SAO PAULO Pope Benedict's mere utterance of the E-word, excommunication, when talking about Roman Catholic politicians who support abortion has caused a stir in the Church and could strengthen the hand of conservatives.
The Pope gave his backing on Wednesday to Mexican Church leaders who have threatened to excommunicate Catholic lawmakers for voting to legalise abortion on demand in Mexico City.
He said "this excommunication" was not an arbitrary decision but one foreseen by the Church. "The killing of an innocent human baby is incompatible with being in communion with the body of Christ," the Pope said in a news conference aboard the plane taking him to Brazil for a five-day visit.
The Vatican spokesman later tried to downplay the remarks, saying the Mexican bishops had not excommunicated anyone and neither was the Pope doing so nor threatening to.
But experts said the Pope may have seized the opportunity to send a message.
"What seems to be clear is that the Pope personally thinks that Catholic politicians who support abortion rights should not receive communion," John Allen, author of several books on the Catholic Church, said on Thursday.
"This clearly emboldens bishops who have taken a hard line against Catholic pro-choice politicians but it remains to be seen if there will be a disciplinary follow-through or whether individual bishops still decide who can receive communion," Allen said.
LIFE STARTS AT CONCEPTION
The Church teaches that life begins at the moment of conception and that abortion is killing.
Church law says excommunication is self-inflicted by anyone who "procures" an abortion. While this has traditionally been interpreted to mean the woman and the person performing the abortion, there has been recent debate on whether this should be extended to those who help her or legalised it.
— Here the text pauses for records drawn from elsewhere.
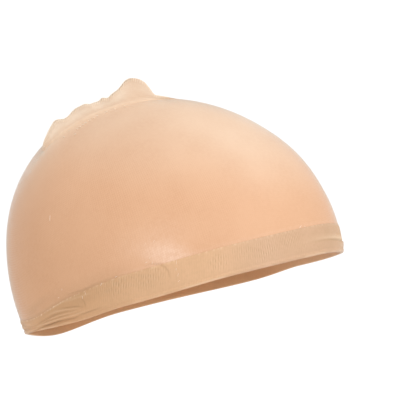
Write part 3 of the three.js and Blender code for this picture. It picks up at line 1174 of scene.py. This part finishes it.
def stitches_mesh():
    threads = [
        stitch(chart_under((x, y)), heading, length, radius, crown_lift)
        for x, y, heading, length, radius in zip(*crown_stitches.values())
    ]
    for degrees, height, heading, length, radius in zip(*band_stitches.values()):
        turn = math.radians(degrees)
        chart = chart_above(np.array([turn]), np.array([[height]]))[0, 0]
        lift = leaf_out if height < band_width_at(turn) + band_overhang else 0
        threads.append(stitch(chart, heading, length, radius, lift))
    return join(threads)


points, faces = stitches_mesh()
mesh_piece("loose_stitches", points, faces, seam_thread)

# Stage

floor_level = -250
floor_reach = 12000


def flat_material(name, colour, roughness):
    material, tree, shader = new_material(name)
    cloud = noise(tree, object_place(tree), 0.6, 2)
    paler = tuple(min(1, c * 1.01) for c in colour)
    tree.links.new(mix_colour(tree, cloud, colour, paler), shader.inputs["Base Color"])
    shader.inputs["Roughness"].default_value = roughness
    shader.inputs["Specular IOR Level"].default_value = 0.1
    return material


reach = floor_reach * MM
floor_corners = [(-reach, -reach, 0), (reach, -reach, 0), (reach, reach, 0), (-reach, reach, 0)]
floor_mesh = bpy.data.meshes.new("floor")
floor_mesh.from_pydata(floor_corners, [], [(0, 1, 2, 3)])
floor_mesh.materials.append(flat_material("floor", (0.95, 0.95, 0.96), 0.9))
floor = bpy.data.objects.new("floor", floor_mesh)
floor.location.z = floor_level * MM
bpy.context.scene.collection.objects.link(floor)

# Camera, at the photograph's viewing angle

camera_azimuth = math.radians(-50)
camera_elevation = math.radians(10)
camera_distance = 1200
camera_lens = 208.4
sensor_width = 36
aim_right = 15.6
aim_up = 25.5
world_strength = 0.56


def towards(azimuth, elevation):
    flat = math.cos(elevation)
    return Vector((math.sin(azimuth) * flat, -math.cos(azimuth) * flat, math.sin(elevation)))


def facing(direction):
    """The rotation of a camera or light that looks back along a direction."""
    return direction.to_track_quat("Z", "Y").to_euler()


right = Vector((math.cos(camera_azimuth), math.sin(camera_azimuth), 0))
up = towards(camera_azimuth, camera_elevation).cross(right)
camera_data = bpy.data.cameras.new("camera")
camera_data.lens = camera_lens
camera_data.sensor_width = sensor_width
camera_data.clip_end = 100
camera = bpy.data.objects.new("camera", camera_data)
camera.location = towards(camera_azimuth, camera_elevation) * camera_distance * MM
target = (right * aim_right + up * aim_up) * MM
camera.rotation_euler = facing(camera.location - target)
bpy.context.scene.collection.objects.link(camera)
bpy.context.scene.camera = camera

# Soft studio light

world = bpy.data.worlds.new("studio")
world.use_nodes = True
background = world.node_tree.nodes["Background"]
background.inputs["Color"].default_value = (1, 1, 1, 1)
background.inputs["Strength"].default_value = world_strength
bpy.context.scene.world = world


def sun(name, azimuth, elevation, strength, spread_degrees, colour):
    data = bpy.data.lights.new(name, "SUN")
    data.energy = strength
    data.angle = math.radians(spread_degrees)
    data.color = colour
    light = bpy.data.objects.new(name, data)
    light.rotation_euler = facing(towards(math.radians(azimuth), math.radians(elevation)))
    bpy.context.scene.collection.objects.link(light)


sun("key", -6, 57, 1.71, 45, (1, 0.99, 0.98))
sun("front", -45, 15, 0.5, 60, (1, 0.98, 0.96))
sun("side", -125, 25, 0.2, 60, (1, 0.7, 0.46))
sun("back", 102, 24, 0.42, 55, (0.87, 0.97, 1))

bpy.context.scene.view_settings.view_transform = "Standard"
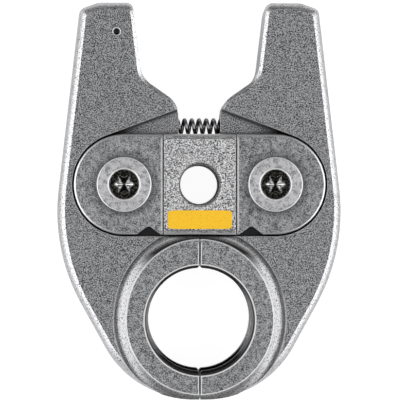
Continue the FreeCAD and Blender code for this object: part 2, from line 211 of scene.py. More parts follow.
class PressJawStage(bpy.types.PropertyGroup):
    """Camera, lamps and floor."""

    camera_height: length("Camera height", "Height of the lens above the jaw's front face", 600.0)
    picture_width: length("Picture width", "Width that the picture takes in at the front face", 128.0)
    camera_left: length("Camera left", "How far the lens stands left of the jaw's middle", 17.0)
    camera_low: length("Camera low", "How far the lens stands below the tool's bore", 6.0)
    aim_low: length("Aim low", "How far the lens aims below the tool's bore", 5.0)
    side_out: length("Side lamps out", "Distance of each side lamp from the jaw's middle", 750.0)
    side_up: length("Side lamps up", "Height of the side lamps", 460.0)
    side_low: length("Side lamps low", "How far the side lamps stand towards the press ring", 120.0)
    side_width: length("Side lamp width", "Width of each side lamp", 1100.0)
    side_height: length("Side lamp height", "Height of each side lamp's panel", 1350.0)
    top_up: length("Overhead lamp up", "Height of the overhead lamp", 950.0)
    top_width: length("Overhead lamp width", "Width of the overhead lamp", 800.0)
    side_power: bpy.props.FloatProperty(
        name="Side lamps", description="Power of each of the two side lamps", unit="POWER", default=9.0)
    top_power: bpy.props.FloatProperty(
        name="Overhead lamp", description="Power of the overhead lamp", unit="POWER", default=1.3)
    room_light: bpy.props.FloatProperty(
        name="Room light", description="Strength of the grey light of the room", min=0.0, default=0.22)
    floor: colour("Floor", "Pale sweep under the jaw", "#f4f4f4")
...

During the 2004 presidential election, the U.S. Catholic community was split over whether to support Democratic candidate John Kerry, a Catholic who backed abortion rights.
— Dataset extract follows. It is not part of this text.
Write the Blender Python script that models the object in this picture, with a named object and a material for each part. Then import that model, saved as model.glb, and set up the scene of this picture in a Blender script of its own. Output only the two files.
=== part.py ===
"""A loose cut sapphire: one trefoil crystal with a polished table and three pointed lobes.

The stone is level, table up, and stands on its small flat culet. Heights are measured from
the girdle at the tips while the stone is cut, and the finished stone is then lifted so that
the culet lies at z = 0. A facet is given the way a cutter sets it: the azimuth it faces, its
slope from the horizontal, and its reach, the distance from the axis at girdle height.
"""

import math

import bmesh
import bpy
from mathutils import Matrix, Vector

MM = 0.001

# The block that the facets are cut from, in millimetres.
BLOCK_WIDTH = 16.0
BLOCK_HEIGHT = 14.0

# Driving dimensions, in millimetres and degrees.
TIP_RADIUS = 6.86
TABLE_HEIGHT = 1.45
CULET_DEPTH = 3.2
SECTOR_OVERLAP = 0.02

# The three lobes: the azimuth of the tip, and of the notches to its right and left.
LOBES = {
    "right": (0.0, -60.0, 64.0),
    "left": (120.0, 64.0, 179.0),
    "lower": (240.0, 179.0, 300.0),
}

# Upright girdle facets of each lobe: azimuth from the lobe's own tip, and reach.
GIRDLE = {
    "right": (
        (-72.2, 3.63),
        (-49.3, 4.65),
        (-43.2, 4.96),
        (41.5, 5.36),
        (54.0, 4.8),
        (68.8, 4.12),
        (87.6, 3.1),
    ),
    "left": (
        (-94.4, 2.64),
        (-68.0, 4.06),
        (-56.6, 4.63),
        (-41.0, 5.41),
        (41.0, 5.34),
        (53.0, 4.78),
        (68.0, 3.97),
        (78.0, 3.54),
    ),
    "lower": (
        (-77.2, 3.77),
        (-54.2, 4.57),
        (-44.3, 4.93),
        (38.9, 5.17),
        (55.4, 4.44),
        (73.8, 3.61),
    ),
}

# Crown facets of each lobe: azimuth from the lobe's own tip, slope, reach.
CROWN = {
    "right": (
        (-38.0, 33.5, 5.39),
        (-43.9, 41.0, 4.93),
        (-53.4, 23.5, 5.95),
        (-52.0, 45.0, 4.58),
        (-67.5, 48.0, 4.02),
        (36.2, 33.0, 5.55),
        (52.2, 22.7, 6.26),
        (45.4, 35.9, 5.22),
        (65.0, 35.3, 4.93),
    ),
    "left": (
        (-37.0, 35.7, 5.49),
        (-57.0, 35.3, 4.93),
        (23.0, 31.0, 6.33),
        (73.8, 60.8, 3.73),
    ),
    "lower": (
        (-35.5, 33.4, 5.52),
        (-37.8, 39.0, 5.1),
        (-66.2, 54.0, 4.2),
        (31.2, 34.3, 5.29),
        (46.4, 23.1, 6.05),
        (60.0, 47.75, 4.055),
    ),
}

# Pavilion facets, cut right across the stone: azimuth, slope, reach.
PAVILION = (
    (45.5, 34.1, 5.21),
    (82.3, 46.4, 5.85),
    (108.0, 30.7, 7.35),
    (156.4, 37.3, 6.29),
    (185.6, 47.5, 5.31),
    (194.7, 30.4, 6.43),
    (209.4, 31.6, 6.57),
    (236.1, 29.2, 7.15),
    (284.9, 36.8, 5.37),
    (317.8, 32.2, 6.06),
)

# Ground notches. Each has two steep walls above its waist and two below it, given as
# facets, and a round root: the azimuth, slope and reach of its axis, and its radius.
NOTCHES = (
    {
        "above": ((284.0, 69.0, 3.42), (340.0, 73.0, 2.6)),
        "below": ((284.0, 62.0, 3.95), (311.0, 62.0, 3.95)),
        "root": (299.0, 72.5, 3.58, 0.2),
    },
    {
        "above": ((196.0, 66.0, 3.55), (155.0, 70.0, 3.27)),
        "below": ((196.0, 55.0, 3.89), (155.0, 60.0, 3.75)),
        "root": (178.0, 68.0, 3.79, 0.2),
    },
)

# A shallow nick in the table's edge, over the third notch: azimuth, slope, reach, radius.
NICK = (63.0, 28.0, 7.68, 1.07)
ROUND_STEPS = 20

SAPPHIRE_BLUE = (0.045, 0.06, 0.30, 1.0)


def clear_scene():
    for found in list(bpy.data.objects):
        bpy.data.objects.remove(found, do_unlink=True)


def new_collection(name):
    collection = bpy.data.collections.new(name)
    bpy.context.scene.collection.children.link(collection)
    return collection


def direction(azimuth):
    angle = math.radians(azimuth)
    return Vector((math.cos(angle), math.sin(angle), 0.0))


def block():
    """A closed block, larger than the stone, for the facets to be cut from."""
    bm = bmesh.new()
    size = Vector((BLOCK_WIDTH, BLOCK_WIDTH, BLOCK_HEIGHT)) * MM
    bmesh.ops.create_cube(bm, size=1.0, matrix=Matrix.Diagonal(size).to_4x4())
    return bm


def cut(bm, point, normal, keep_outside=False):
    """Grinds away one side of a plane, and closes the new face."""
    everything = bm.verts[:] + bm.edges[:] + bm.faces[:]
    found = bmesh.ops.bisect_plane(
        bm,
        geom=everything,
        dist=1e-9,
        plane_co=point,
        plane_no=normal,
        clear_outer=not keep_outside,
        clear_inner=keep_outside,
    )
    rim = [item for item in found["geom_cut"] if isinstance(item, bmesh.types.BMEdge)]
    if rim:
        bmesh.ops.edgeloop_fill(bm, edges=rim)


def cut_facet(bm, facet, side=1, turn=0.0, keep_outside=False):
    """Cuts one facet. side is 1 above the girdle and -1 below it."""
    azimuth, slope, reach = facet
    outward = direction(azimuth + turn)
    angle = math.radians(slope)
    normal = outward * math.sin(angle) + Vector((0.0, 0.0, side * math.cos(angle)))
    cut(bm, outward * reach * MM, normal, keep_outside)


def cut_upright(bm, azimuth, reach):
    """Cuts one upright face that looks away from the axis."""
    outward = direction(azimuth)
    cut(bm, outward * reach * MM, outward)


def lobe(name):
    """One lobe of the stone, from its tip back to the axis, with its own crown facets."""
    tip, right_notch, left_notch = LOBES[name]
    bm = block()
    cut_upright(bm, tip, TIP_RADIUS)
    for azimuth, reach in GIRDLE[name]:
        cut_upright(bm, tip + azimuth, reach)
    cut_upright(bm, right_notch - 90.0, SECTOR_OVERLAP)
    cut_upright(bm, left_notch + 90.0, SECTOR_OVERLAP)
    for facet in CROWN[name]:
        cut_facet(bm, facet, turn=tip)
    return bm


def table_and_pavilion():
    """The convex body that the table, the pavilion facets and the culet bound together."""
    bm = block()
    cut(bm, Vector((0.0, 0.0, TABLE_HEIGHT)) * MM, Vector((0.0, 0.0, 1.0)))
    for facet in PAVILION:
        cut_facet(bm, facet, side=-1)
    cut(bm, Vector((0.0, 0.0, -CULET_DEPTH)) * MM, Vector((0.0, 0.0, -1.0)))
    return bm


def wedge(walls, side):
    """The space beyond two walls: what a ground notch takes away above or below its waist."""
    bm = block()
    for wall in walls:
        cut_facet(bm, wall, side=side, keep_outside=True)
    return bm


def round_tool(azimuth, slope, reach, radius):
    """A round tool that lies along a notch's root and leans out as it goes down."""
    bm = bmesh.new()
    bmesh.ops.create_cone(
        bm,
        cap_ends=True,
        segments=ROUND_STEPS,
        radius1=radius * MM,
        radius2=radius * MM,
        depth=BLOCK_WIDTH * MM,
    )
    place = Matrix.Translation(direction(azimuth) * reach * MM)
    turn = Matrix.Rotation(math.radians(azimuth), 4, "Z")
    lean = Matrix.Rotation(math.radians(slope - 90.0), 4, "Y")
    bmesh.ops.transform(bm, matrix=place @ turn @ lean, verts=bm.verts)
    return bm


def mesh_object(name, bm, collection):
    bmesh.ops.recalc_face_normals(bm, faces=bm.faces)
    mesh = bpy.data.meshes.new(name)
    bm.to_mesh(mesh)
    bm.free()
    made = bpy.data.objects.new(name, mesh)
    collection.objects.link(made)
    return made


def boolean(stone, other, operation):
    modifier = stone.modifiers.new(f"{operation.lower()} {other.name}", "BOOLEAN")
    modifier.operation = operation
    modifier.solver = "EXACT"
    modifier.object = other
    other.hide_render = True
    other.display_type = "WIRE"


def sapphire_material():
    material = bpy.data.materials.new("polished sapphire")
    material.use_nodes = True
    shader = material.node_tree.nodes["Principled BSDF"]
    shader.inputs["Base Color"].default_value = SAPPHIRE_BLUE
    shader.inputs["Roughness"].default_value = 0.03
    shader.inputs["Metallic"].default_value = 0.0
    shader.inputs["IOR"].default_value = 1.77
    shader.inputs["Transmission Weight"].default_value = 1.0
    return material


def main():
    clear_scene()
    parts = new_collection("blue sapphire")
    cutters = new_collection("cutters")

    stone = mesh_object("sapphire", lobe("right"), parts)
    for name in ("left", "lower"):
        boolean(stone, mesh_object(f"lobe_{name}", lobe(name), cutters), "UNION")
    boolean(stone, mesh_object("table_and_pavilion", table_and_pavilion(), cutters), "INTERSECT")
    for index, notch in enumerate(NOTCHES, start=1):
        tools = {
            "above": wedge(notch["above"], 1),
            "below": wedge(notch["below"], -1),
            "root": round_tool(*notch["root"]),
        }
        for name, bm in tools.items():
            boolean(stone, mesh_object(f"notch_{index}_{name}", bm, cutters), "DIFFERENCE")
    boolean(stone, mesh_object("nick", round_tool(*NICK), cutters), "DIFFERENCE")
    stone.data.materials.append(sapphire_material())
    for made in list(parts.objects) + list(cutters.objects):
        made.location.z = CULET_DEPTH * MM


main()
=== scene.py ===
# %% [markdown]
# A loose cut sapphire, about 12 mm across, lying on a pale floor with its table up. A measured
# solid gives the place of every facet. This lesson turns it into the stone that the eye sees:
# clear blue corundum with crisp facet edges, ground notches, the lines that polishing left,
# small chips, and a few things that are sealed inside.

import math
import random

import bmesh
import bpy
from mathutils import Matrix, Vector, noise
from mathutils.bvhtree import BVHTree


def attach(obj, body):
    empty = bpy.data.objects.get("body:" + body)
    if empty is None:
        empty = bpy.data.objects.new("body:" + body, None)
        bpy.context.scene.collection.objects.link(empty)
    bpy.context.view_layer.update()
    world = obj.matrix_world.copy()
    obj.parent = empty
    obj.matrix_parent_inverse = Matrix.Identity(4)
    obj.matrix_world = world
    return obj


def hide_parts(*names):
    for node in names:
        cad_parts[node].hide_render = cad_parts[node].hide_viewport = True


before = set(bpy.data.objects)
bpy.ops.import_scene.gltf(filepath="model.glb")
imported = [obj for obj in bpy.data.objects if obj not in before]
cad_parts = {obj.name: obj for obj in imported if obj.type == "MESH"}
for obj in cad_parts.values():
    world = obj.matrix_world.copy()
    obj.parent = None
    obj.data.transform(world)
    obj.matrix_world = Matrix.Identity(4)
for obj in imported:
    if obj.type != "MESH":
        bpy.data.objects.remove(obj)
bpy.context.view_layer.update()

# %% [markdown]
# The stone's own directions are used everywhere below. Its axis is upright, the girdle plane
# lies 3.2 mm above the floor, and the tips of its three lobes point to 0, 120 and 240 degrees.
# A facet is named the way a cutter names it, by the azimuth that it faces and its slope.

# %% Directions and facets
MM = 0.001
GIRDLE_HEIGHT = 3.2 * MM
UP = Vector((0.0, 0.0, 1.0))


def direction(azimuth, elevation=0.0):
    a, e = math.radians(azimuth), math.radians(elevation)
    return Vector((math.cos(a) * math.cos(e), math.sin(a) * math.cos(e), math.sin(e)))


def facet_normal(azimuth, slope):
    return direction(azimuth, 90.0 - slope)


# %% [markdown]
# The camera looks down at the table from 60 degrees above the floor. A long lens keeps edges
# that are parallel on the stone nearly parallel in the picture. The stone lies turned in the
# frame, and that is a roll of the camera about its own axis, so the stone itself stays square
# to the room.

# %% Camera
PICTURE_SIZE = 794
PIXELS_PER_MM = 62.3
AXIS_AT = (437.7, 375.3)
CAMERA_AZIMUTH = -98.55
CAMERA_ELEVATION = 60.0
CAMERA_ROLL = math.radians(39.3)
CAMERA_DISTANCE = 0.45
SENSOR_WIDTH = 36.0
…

Some Catholics say they would not have an abortion but feel obliged to support a woman's right to choose.
The same issue now haunts the campaign of former New York Mayor Rudolph Giuliani, a pro-choice Catholic, in his bid to be a Republican presidential candidate.
Conservative Catholics were thrilled to see the Pope simply use the word excommunication.
"Catholic politicians who think they can remain part of the Church after supporting abortion are putting a lie on top of the original offence against justice," said George Weigel, senior fellow at the Ethics and Public Policy Center in Washington and a leading American Catholic theologian.
The Vatican's official transcript of the Pope's comments did not fully correspond to his original words. It eliminated the "yes" in his initial response to whether he supported the excommunication threats as well as references to the Mexican bishops. Other changes were also made.
Spokesman Father Federico Lombardi said it was customary for the Vatican's Secretariat of State to "review and clean up" the Pope's unprepared remarks ahead of publication.